### [Aim]
Please take the entries below from the first line through the line containing "from FreeCAD import" and repeat them exactly, leaving out everything after.

### Records for this exercise ###

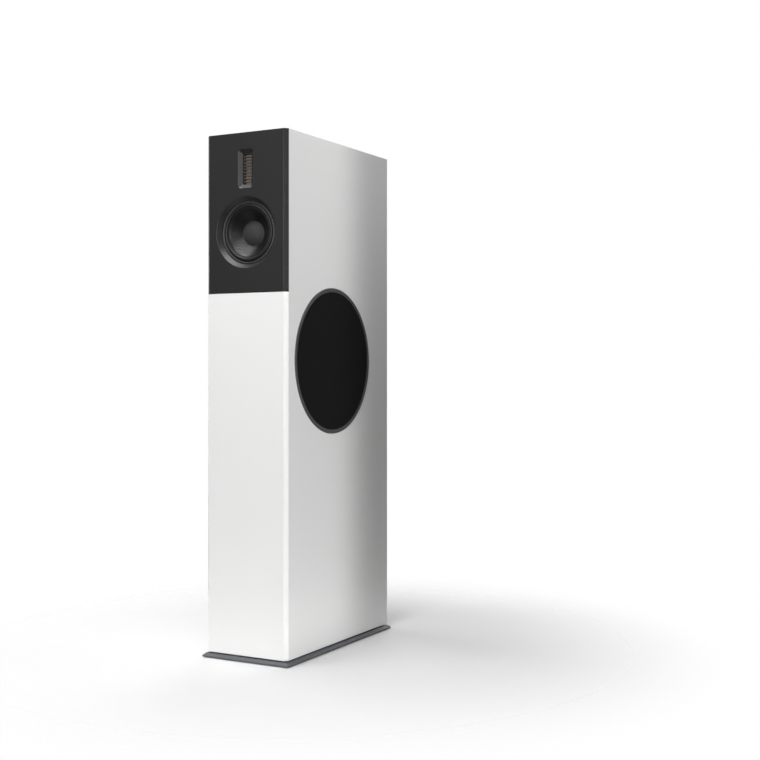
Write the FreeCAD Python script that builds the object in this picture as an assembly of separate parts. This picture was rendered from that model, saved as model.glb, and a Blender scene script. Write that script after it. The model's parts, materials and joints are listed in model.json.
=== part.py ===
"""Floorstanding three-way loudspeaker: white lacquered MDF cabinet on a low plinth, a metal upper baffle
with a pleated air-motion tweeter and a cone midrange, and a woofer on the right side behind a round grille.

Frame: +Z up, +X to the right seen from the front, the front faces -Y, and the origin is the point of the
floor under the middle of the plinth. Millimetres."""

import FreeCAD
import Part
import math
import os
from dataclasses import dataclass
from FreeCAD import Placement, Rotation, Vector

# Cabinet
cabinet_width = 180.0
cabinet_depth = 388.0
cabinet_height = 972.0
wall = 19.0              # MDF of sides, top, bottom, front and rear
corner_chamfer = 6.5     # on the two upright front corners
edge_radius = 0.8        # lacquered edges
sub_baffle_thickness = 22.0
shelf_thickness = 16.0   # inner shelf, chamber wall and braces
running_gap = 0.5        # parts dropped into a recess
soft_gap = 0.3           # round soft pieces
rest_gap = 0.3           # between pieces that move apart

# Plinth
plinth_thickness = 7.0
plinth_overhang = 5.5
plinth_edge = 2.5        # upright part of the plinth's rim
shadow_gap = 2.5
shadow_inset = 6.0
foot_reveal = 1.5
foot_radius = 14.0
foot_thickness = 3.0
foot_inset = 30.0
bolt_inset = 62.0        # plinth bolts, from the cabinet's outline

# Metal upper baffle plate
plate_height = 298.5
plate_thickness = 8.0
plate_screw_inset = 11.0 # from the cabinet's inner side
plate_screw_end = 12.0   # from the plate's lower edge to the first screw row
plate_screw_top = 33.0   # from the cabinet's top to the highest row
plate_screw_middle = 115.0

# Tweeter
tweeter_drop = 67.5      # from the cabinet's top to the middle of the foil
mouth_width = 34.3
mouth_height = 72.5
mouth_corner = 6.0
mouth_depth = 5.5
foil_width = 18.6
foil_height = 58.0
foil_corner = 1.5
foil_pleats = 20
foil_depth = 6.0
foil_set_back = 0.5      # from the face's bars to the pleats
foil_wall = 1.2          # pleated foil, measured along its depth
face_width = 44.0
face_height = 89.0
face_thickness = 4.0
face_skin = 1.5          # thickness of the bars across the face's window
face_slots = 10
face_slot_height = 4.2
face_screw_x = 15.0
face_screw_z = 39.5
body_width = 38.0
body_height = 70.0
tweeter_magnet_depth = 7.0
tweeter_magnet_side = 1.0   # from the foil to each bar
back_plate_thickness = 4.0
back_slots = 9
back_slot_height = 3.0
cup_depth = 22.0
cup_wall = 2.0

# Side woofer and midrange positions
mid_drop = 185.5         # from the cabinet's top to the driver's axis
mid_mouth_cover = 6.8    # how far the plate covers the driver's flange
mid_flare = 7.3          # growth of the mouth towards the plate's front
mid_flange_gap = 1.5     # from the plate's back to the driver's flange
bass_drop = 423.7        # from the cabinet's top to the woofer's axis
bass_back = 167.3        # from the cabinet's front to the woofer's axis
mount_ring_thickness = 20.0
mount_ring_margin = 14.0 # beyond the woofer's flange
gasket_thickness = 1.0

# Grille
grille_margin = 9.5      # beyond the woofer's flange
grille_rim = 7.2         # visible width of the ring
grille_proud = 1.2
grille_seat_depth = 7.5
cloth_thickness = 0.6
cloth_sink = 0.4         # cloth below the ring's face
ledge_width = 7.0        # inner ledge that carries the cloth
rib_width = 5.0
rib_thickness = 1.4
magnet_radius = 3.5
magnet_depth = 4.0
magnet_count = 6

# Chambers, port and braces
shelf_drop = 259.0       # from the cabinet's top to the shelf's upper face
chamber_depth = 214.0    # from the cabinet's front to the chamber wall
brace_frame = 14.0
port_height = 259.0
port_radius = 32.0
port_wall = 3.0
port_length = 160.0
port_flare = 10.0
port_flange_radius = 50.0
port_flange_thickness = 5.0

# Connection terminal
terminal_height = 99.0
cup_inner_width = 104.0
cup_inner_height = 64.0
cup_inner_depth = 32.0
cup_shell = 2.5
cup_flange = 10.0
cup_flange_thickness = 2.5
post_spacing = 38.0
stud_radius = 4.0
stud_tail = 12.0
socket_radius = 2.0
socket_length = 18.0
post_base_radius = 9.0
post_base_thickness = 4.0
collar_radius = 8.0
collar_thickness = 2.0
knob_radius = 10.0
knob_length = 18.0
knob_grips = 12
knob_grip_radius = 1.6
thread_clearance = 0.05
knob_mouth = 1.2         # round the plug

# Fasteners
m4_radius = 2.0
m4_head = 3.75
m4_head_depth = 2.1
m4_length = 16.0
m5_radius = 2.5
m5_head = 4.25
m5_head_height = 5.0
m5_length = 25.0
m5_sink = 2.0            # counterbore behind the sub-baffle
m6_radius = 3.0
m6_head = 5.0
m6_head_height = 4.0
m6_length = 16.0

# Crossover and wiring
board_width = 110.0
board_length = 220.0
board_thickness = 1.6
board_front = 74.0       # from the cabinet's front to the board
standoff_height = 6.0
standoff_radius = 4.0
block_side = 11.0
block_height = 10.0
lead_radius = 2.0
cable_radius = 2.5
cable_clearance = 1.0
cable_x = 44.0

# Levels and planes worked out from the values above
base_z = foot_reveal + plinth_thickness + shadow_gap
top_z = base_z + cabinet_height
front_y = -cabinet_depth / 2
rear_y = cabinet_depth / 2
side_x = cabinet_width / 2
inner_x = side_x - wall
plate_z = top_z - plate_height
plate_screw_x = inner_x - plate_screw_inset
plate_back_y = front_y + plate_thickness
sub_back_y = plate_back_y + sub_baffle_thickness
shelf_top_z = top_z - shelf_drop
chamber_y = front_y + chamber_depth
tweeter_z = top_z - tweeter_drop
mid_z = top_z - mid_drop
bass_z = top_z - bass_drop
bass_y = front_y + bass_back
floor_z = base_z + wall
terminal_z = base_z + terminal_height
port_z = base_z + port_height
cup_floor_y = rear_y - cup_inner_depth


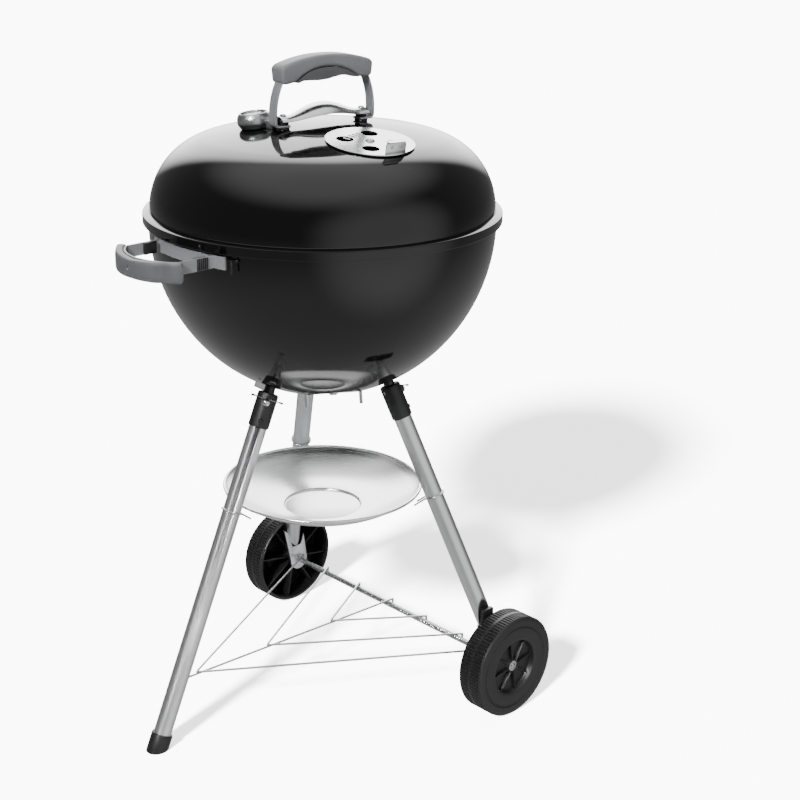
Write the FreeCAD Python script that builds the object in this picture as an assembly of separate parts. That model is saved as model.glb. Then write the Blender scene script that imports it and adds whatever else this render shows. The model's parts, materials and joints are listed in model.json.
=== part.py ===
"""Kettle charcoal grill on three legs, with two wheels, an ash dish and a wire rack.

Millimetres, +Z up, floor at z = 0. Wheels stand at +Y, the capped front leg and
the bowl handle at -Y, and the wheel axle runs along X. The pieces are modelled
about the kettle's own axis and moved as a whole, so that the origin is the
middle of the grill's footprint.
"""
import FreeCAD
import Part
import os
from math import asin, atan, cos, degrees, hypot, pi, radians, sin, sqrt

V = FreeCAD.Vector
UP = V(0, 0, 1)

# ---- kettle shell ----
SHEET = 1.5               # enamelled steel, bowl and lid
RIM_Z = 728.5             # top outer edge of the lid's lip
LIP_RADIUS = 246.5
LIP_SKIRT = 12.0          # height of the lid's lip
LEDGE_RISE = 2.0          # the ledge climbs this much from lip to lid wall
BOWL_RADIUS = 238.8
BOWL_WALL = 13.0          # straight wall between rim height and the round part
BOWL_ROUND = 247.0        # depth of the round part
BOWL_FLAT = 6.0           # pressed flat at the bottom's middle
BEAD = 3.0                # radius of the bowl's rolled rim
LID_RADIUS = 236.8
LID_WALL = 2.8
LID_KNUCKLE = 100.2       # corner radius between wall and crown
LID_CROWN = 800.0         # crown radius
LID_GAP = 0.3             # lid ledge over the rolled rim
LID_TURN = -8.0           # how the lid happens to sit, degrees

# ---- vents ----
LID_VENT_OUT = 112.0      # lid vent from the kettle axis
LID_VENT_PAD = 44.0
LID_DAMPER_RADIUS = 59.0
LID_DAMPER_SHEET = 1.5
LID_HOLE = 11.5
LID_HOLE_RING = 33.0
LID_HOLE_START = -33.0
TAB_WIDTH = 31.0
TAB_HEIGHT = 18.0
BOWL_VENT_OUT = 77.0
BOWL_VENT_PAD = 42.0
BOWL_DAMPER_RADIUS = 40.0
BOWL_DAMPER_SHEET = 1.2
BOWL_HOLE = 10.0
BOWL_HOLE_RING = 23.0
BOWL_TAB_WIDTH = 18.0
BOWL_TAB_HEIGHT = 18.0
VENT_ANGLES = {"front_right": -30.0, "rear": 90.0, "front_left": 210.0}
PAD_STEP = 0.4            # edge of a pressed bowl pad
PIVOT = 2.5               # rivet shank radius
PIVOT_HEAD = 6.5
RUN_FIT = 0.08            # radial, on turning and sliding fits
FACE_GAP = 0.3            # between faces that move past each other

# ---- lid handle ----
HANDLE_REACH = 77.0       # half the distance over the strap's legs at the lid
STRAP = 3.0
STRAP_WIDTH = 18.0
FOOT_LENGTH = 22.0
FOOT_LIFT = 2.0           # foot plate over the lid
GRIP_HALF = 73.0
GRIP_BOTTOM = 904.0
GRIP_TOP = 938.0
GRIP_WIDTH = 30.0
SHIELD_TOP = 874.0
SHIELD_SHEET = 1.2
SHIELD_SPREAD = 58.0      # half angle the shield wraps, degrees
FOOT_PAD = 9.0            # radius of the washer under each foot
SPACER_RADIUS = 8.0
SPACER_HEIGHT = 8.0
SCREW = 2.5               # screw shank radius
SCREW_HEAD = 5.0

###

### [Exercise result]
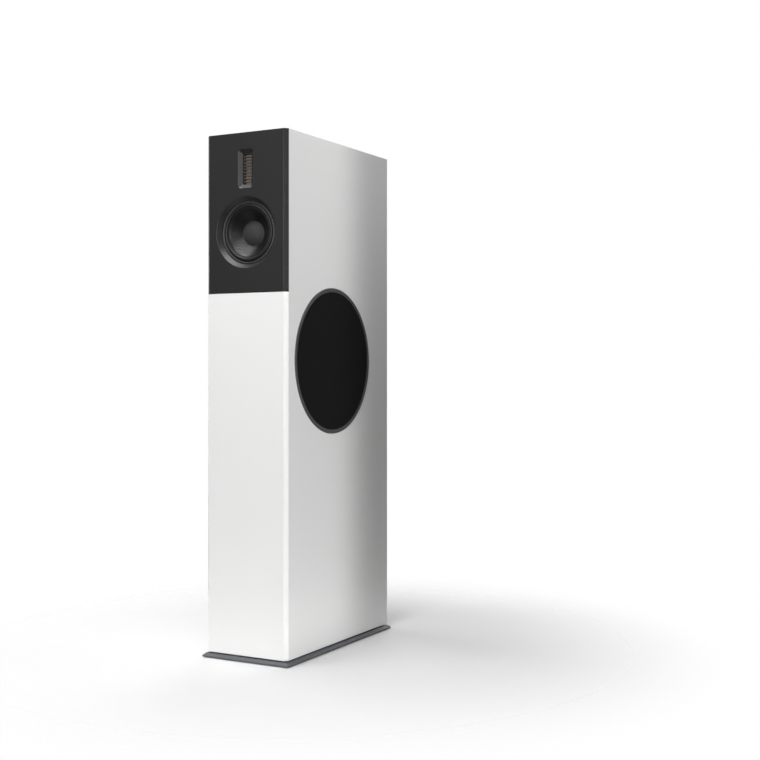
Write the FreeCAD Python script that builds the object in this picture as an assembly of separate parts. This picture was rendered from that model, saved as model.glb, and a Blender scene script. Write that script after it. The model's parts, materials and joints are listed in model.json.
=== part.py ===
"""Floorstanding three-way loudspeaker: white lacquered MDF cabinet on a low plinth, a metal upper baffle
with a pleated air-motion tweeter and a cone midrange, and a woofer on the right side behind a round grille.

Frame: +Z up, +X to the right seen from the front, the front faces -Y, and the origin is the point of the
floor under the middle of the plinth. Millimetres."""

import FreeCAD
import Part
import math
import os
from dataclasses import dataclass
from FreeCAD import Placement, Rotation, Vector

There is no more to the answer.